In 1980, even with the difficulties, Hampton Roads handled 70 percent of the nation's coal exports. In 1981, it handled 60 percent, with New Orleans picking up most of the percentage that Hampton Roads lost.
In the past year, both Hampton Roads and Baltimore have worked on improving facilities and procedures for coal export. An increasing amount of the coal exported is steam coal, used to fuel utilities, rather than metallurgical coal used in steel production. That will require some changes in facilities.
A 10-week United Mine Workers strike in 1981 gave the railroads and others time to figure out how to handle the increased volume and to do maintenance work. Norfolk & Western began using two types of contracts. One type of contract sets timetables for everyone involved along the pipeline and makes anyone who causes a delay pay. Mining companies, the railroads and shippers all may find themselves liable for damages if they don't perform on time. Another type of contract, also used by the CSX Corp. (an amalgamation of the Chessie System and Seaboard Coast Line), allows ships to take a number rather than having to sit at anchorage to maintain their position in the queue.

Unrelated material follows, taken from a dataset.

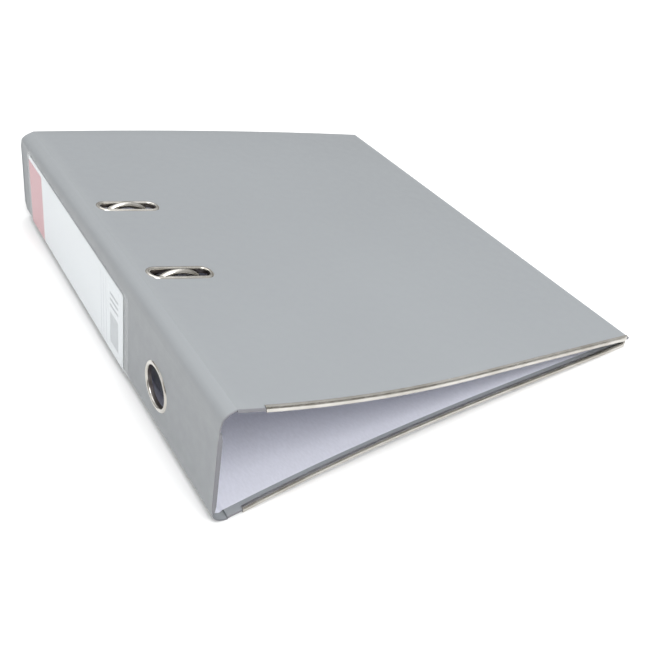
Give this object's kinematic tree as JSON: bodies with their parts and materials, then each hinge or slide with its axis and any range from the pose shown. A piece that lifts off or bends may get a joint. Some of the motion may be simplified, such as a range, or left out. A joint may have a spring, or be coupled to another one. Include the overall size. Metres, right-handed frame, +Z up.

Coal has been a boon and a blessing for the railroads. With general merchandise shipping down, the upsurge in coal handling has helped offset the impact that the economy's slide would have had on the railroads. Both Norfolk & Western and CSX handled more coal in 1981 than in 1980 in spite of the long UMW strike.
"Since we had the strike and the shakeout, people are coming back to Hampton Roads for reasons that made it the biggest coal port in the first place," said Counselman. The reasons include proximity to the Appalachian coal fields, a relatively deep harbor and the facilities of the Norfolk & Western Railroad and the CSX Corp.
"The marketplace established it as dominant," said Jack W. Mace, director of the Hampton Road Maritime Association.
"We don't see ourselves competing with Hampton Roads," said Hans Mayer. "They're dominant, but the market is big enough for both of us."